I decided to use the East German number plates and make a model from the turbulent years of 1989-90. East Germans used geographical coding in their number plates, and the plates starting with “X” were registered in the area of Karl-Marx-Stadt, nowadays known as Chemnitz. I printed a few newspaper front pages from that period and placed at the rear window. For the non-German speakers, the newspaper says: “The wall is gone! Berlin is again Berlin!”

5 additional images. Click to enlarge.


25 responses to Trabant in turbulent times

  1. Welcome aboard, Csaba…never have seen one of these before – thanks for the background.

    • Thanks Craig , I guess there are not that many Trabants there. I have seen on YouTube one guy driving a Trabant in the US. In the former East Germany this was the „people’s car“ for almost three decades. It was a really terrible car, two stroke engine, and the body made from resin parts reinforced with cotton! And the best part was the waiting time, 10 years was not uncommon… This made used cars more valuable than new ones, because you could buy them without waiting time. Strange times, huh?

  2. Great built of a classic “ossie” vehicle. @Craig, visit Berlin once you can have a guided tour in one of these! Well done Csaba.

  3. What a wonderful story. I’ll be going to Berlin next week and expect to see some of these cars acting as exotic tourist rides. Definitely exotic these days! Nice build – even the finish looks like matte plastic as per the original lol. Welcome onboard at iModeler, can’t wait to see more..

  4. Wow, fantastic model. It does look like the real Trabant, no doubt being around these cars inspired you to build it as a masterpiece

  5. Welcome to iModeler, Csaba (@pikofix) !

    Very nice little car, and very well built and painted! Congratulations!
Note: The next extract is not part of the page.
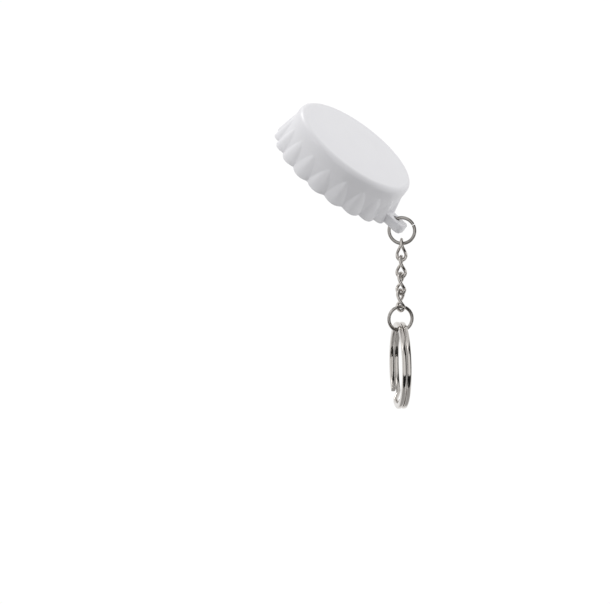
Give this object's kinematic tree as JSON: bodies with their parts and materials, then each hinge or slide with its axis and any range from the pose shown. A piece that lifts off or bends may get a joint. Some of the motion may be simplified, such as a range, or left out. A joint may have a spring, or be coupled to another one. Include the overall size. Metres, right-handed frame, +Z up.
{
  "type": "keychain bottle opener",
  "caption": "Keychain bottle opener: a moulded cap in the shape of a crown cap with a steel prying plate inside, and a lug, jump rings, a twisted chain and a split key ring.",
  "frame": {"origin": "centre of the cap's open mouth, where a bottle's crown goes in", "axes": "+Z up, along the hanging chain; the cap leans 38.8 degrees towards +X, where its lug is, as it does when hooked on a bottle; the cap's own axis is (0.626604, 0, 0.779338)"},
  "size_m": [0.0443, 0.0412, 0.0868],
  "materials": {
    "white_plastic": "smooth moulded white ABS with a soft gloss",
    "steel_plate": "pressed steel, finely brushed",
    "screw_steel": "zinc-plated steel",
    "nickel_plate": "bright nickel plate"
  },
  "bodies": {
    "opener": {"cap_body": "white_plastic", "opener_plate": "steel_plate", "plate_screw_left": "screw_steel", "plate_screw_right": "screw_steel"},
    "lug_ring": {"lug_jump_ring": "nickel_plate"},
    "link_1": {"chain_link_1": "nickel_plate"},
    "link_2": {"chain_link_2": "nickel_plate"},
    "link_3": {"chain_link_3": "nickel_plate"},
    "link_4": {"chain_link_4": "nickel_plate"},
    "end_ring": {"end_jump_ring": "nickel_plate"},
    "split_ring": {"split_ring": "nickel_plate"}
  },
  "joints": [
    {"name": "lug_ring_turn", "type": "hinge", "parent": "opener", "child": "lug_ring", "pos_m": [0.02101, 0.0005, -0.01497], "axis": [0.2402, -0.9707, 0], "range_deg": [-35, 35]},
    {"name": "link_1_swing", "type": "hinge", "parent": "lug_ring", "child": "link_1", "pos_m": [0.02101, 0.0005, -0.01867], "axis": [0.9707, 0.2402, 0], "range_deg": [-35, 35]},
    {"name": "link_2_swing", "type": "hinge", "parent": "link_1", "child": "link_2", "pos_m": [0.02086, 0.00044, -0.02235], "axis": [0.1547, -0.988, 0], "range_deg": [-35, 35]},
    {"name": "link_3_swing", "type": "hinge", "parent": "link_2", "child": "link_3", "pos_m": [0.02086, 0.00044, -0.02836], "axis": [-0.988, -0.1547, 0], "range_deg": [-35, 35]},
    {"name": "link_4_swing", "type": "hinge", "parent": "link_3", "child": "link_4", "pos_m": [0.02072, 0.00037, -0.03207], "axis": [0.3437, 0.9391, 0], "range_deg": [-35, 35]},
    {"name": "end_ring_swing", "type": "hinge", "parent": "link_4", "child": "end_ring", "pos_m": [0.02072, 0.00037, -0.03691], "axis": [0.7443, 0.6678, 0], "range_deg": [-35, 35]},
    {"name": "split_ring_swing", "type": "hinge", "parent": "end_ring", "child": "split_ring", "pos_m": [0.02072, 0.00037, -0.04391], "axis": [0.7443, 0.6678, 0], "range_deg": [-60, 60]}
  ]
}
    Very interesting article and story! I’ve learned something new today, thanks a lot for that!

    Cheers!

    Dolf

  6. Love this, Csaba!

  7. A Trabbie! And a blue one at that!

    I was part of the 11th Cavalry “guarding” the East/West German border near Rasdorf when “the Wall” came down. At midnight, (I forget the exact date in November 1989) the East German Army guards stationed in or near Geisa opened up all 44 gates leading from East to West in the 1st Squadron, 11th Armored Cavalry’s sector. Of course, WE didn’t know what was happening and we were afraid for the worst. Instead of tanks and other armoured vehicles, it seemed like every East German with a little Trabant (often Blue) or a Wartburg auto loaded it full of all his relatives (at LEAST 8 -10, it seemed) and drove West, through the now open gates and into the area around Fulda.
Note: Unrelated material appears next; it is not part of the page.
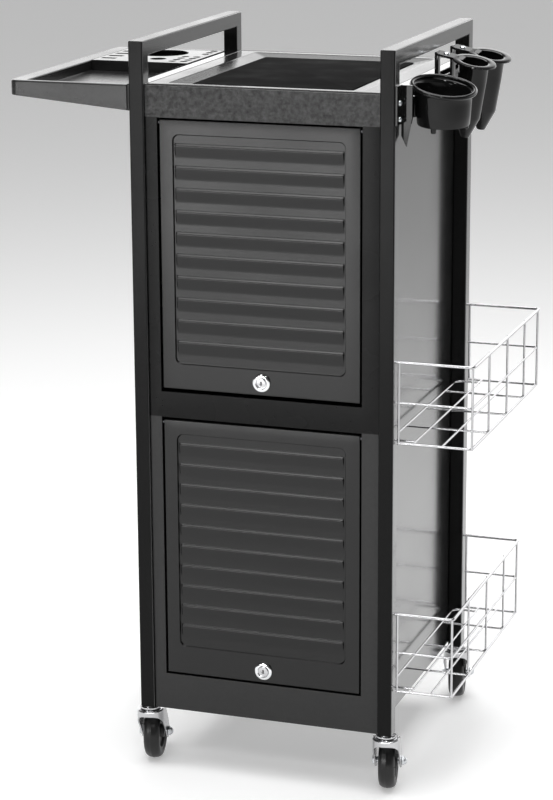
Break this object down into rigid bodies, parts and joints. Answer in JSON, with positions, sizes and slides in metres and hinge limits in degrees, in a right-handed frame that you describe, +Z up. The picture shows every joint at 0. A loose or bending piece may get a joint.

    Those were unforgettable days! While I never got to ride in or drive a Trabbie, I saw many, including the one driven by my landlord’s Nephew and Niece, which was parked in front of the home where my wife & our Son lived when I came home from work that momentous day!

  8. Beautifully wtitten post, Jeff. Thanks for this.
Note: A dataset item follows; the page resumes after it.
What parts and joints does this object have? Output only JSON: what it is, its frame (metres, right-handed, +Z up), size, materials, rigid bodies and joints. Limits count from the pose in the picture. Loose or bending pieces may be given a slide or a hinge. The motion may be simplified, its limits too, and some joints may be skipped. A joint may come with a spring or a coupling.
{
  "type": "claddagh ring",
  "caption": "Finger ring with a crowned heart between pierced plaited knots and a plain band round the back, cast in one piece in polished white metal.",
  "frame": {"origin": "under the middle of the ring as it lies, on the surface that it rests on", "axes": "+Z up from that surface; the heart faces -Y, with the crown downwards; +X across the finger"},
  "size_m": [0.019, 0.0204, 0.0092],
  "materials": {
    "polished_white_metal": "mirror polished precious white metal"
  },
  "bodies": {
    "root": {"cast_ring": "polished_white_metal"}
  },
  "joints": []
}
  9. At least it wasn’t a Yugo, the world’s worst car ever. Very realistic-looking.

  10. Great build Csaba, a real historymaker. The story from Revell you mention however is true and I’ve heard this first hand during two visits I made at Revell. The whole story in the development of this first versionof the Trabant kit is one of adventure. It will probably show up in the new Revell history book you can now sign-up for with Revell.

  11. Well, I have to say (with a hint of jealousy) that while some of you were cutting your teeth on Chargers, Mustangs, Camaros, and Pontiacs – well, this was my first car, not too distant from the venerable Trabant.

    I introduce you to the Hillman ‘Imp’

  12. Nice build! Love the story! and welcome to the site.

  13. Very nice build.
    When I first glanced at this fine model, and noticed its colour. Harry Potter came to mind. The Ford Anglia looks slighty similar.

  14. Thank you guys for the feedback! It was actually my first ever car model… I build mainly airplanes, but this build made me interested in cars as well. Especially the odd looking ones. 🙂

  15. Hi Csaba! Wonderful! The “baby blue” is just right – however I only had white Trabants – as they name the color off-white (törtfehér). In reality You cannot choose the color – You get what was in stock then or choose to wait to another three to five years to get one – figure out. Oh yeah, the famous “shortage-economy”! Well I actually have a real Trabant 601S Universal (yes the original two-stoke from ’87 :D) – so I can tell that Your “Trabi” is great and really captures the feeling 🙂 Revell still makes the bonnet and the trunk cover too square as I see but overall I think their second attempt is a much better match to the original Honecker’s revenge 🙂

    1 attached image. Click to enlarge.

  16. Very nice model of a cool piece of history! Welcome aboard.

  17. Very well done, a pleasure to view!!